**DATA**
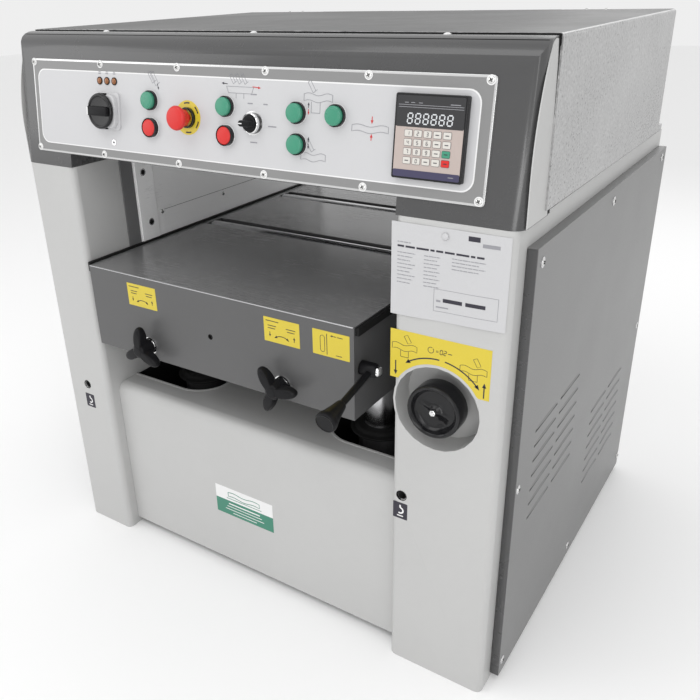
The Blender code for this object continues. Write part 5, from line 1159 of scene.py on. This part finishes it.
def info_card():
    """A pinned card with grey bars and a box; it stands off the casing, in mm, by
    0.6 + 1.4 (1 - t)^2 (0.6 + 0.4 sin 3 pi s) + 0.6 sin^2(2.2 pi s), s across and t up the card.
    """
    a = np.linspace(0.3275, 0.5160, 40)
    b = np.linspace(0.7245, 0.8740, 24)

    def card(u, v, w):
        """A place on the bowed card, w above its sheet."""
        s, t = (u - a[0]) / (a[-1] - a[0]), (v - b[0]) / (b[-1] - b[0])
        bow = (0.0006 + 0.0014 * (1 - t) ** 2 * (0.6 + 0.4 * np.sin(3.0 * math.pi * s))
               + 0.0006 * np.sin(2.2 * math.pi * s) ** 2)
        return front_face(u, v + 0.006 * s * (1.0 - t), bow + w)

    across, up = np.meshgrid(a, b, indexing="ij")
    curl = -0.0042 * np.clip((across - 0.5115) / 0.0085, 0.0, 1.0) ** 2
    outer, inner = card(across, up, curl), card(across, up, curl - 0.0003)
    piece("info_card", [grid(np.concatenate([outer, inner[:, ::-1]], axis=1), close_columns=True)], paper)

    def bar(u0, u1, v, width):
        """A printed bar cut into short steps so that it follows the bow."""
        u = np.linspace(u0, u1, 14)
        return stroke(card, np.stack([u, np.full_like(u, v)], axis=-1), width, 0.0, 0.00025)

    def words(u0, u1, v, width, seed=0):
        """A row of word-like bars: lengths and gaps repeat a short pattern until the row is full."""
        row, u, step = [], u0, seed
        while u < u1:
            end = min(u + width * (2.2 + 1.5 * ((step * 5) % 4)), u1)
            row.append(bar(u, end, v, width))
            u, step = end + width * 0.9, step + 1
        return row

    dark, grey = words(0.338, 0.478, 0.8370, 0.0030, 1), words(0.338, 0.360, 0.8435, 0.0014)
    for row in range(9):
        grey += words(0.338, 0.368 - 0.004 * (row % 3), 0.827 - row * 0.0060, 0.0012, row)
        grey += words(0.383, 0.409 - 0.005 * (row % 2), 0.827 - row * 0.0060, 0.0012, row + 2)
    for row in range(4):
        grey += words(0.428, 0.480 - 0.010 * (row % 2), 0.829 - row * 0.0055, 0.0012, row)
    grey += [bar(0.401, 0.503, 0.777, 0.0005), bar(0.401, 0.503, 0.741, 0.0005)]
    for u in (0.401, 0.503):
        v = np.linspace(0.741, 0.777, 10)
        grey.append(stroke(card, np.stack([np.full_like(v, u), v], axis=-1), 0.0005, 0.0, 0.00025))
    dark += words(0.416, 0.484, 0.7600, 0.0060, 2)
    grey += [bar(0.405, 0.412, 0.758, 0.0030), bar(0.405, 0.425, 0.7480, 0.0020)]
    dark += [bar(0.452, 0.470, 0.8640, 0.0075)]
    grey += [bar(0.474, 0.500, 0.8560, 0.0055)]
    piece("info_card_dark_bars", dark, print_black)
    piece("info_card_grey_bars", grey, print_grey)
    pin = shifted(front_face, 0.416, 0.862)
    t = np.linspace(0.0, math.pi / 2, 6)
    dome = np.stack([0.0055 * np.cos(t), 0.0022 + 0.0022 * np.sin(t)], axis=-1)
    piece("info_card_pin", [turned(np.vstack([[0, 0], dome[:-1], [0, 0.0044]]), pin, 28)], paper)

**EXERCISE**
Extract all of the data exactly as written.

**ANSWER TO THE EXERCISE**
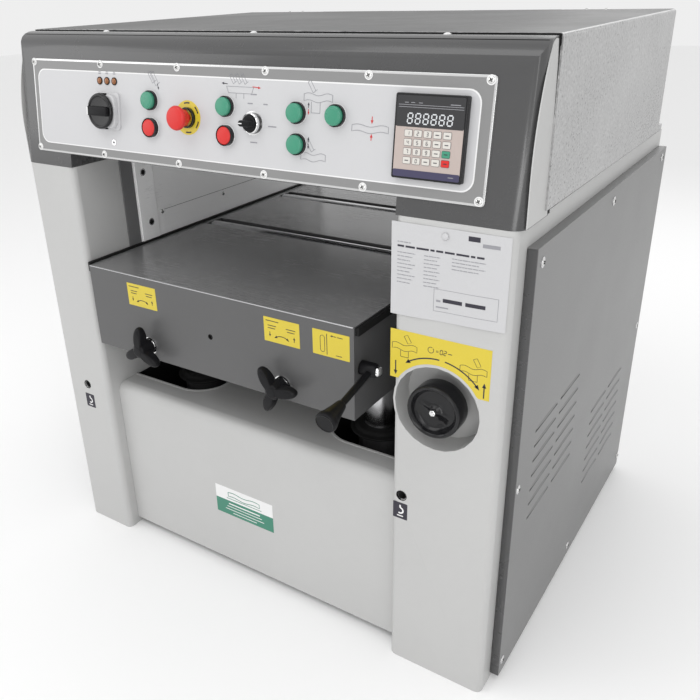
The Blender code for this object continues. Write part 5, from line 1159 of scene.py on. This part finishes it.
def info_card():
    """A pinned card with grey bars and a box; it stands off the casing, in mm, by
    0.6 + 1.4 (1 - t)^2 (0.6 + 0.4 sin 3 pi s) + 0.6 sin^2(2.2 pi s), s across and t up the card.
    """
    a = np.linspace(0.3275, 0.5160, 40)
    b = np.linspace(0.7245, 0.8740, 24)

    def card(u, v, w):
        """A place on the bowed card, w above its sheet."""
        s, t = (u - a[0]) / (a[-1] - a[0]), (v - b[0]) / (b[-1] - b[0])
        bow = (0.0006 + 0.0014 * (1 - t) ** 2 * (0.6 + 0.4 * np.sin(3.0 * math.pi * s))
               + 0.0006 * np.sin(2.2 * math.pi * s) ** 2)
        return front_face(u, v + 0.006 * s * (1.0 - t), bow + w)

    across, up = np.meshgrid(a, b, indexing="ij")
    curl = -0.0042 * np.clip((across - 0.5115) / 0.0085, 0.0, 1.0) ** 2
    outer, inner = card(across, up, curl), card(across, up, curl - 0.0003)
    piece("info_card", [grid(np.concatenate([outer, inner[:, ::-1]], axis=1), close_columns=True)], paper)

    def bar(u0, u1, v, width):
        """A printed bar cut into short steps so that it follows the bow."""
        u = np.linspace(u0, u1, 14)
        return stroke(card, np.stack([u, np.full_like(u, v)], axis=-1), width, 0.0, 0.00025)

    def words(u0, u1, v, width, seed=0):
        """A row of word-like bars: lengths and gaps repeat a short pattern until the row is full."""
        row, u, step = [], u0, seed
        while u < u1:
            end = min(u + width * (2.2 + 1.5 * ((step * 5) % 4)), u1)
            row.append(bar(u, end, v, width))
            u, step = end + width * 0.9, step + 1
        return row

    dark, grey = words(0.338, 0.478, 0.8370, 0.0030, 1), words(0.338, 0.360, 0.8435, 0.0014)
    for row in range(9):
        grey += words(0.338, 0.368 - 0.004 * (row % 3), 0.827 - row * 0.0060, 0.0012, row)
        grey += words(0.383, 0.409 - 0.005 * (row % 2), 0.827 - row * 0.0060, 0.0012, row + 2)
    for row in range(4):
        grey += words(0.428, 0.480 - 0.010 * (row % 2), 0.829 - row * 0.0055, 0.0012, row)
    grey += [bar(0.401, 0.503, 0.777, 0.0005), bar(0.401, 0.503, 0.741, 0.0005)]
    for u in (0.401, 0.503):
        v = np.linspace(0.741, 0.777, 10)
        grey.append(stroke(card, np.stack([np.full_like(v, u), v], axis=-1), 0.0005, 0.0, 0.00025))
    dark += words(0.416, 0.484, 0.7600, 0.0060, 2)
    grey += [bar(0.405, 0.412, 0.758, 0.0030), bar(0.405, 0.425, 0.7480, 0.0020)]
    dark += [bar(0.452, 0.470, 0.8640, 0.0075)]
    grey += [bar(0.474, 0.500, 0.8560, 0.0055)]
    piece("info_card_dark_bars", dark, print_black)
    piece("info_card_grey_bars", grey, print_grey)
    pin = shifted(front_face, 0.416, 0.862)
    t = np.linspace(0.0, math.pi / 2, 6)
    dome = np.stack([0.0055 * np.cos(t), 0.0022 + 0.0022 * np.sin(t)], axis=-1)
    piece("info_card_pin", [turned(np.vstack([[0, 0], dome[:-1], [0, 0.0044]]), pin, 28)], paper)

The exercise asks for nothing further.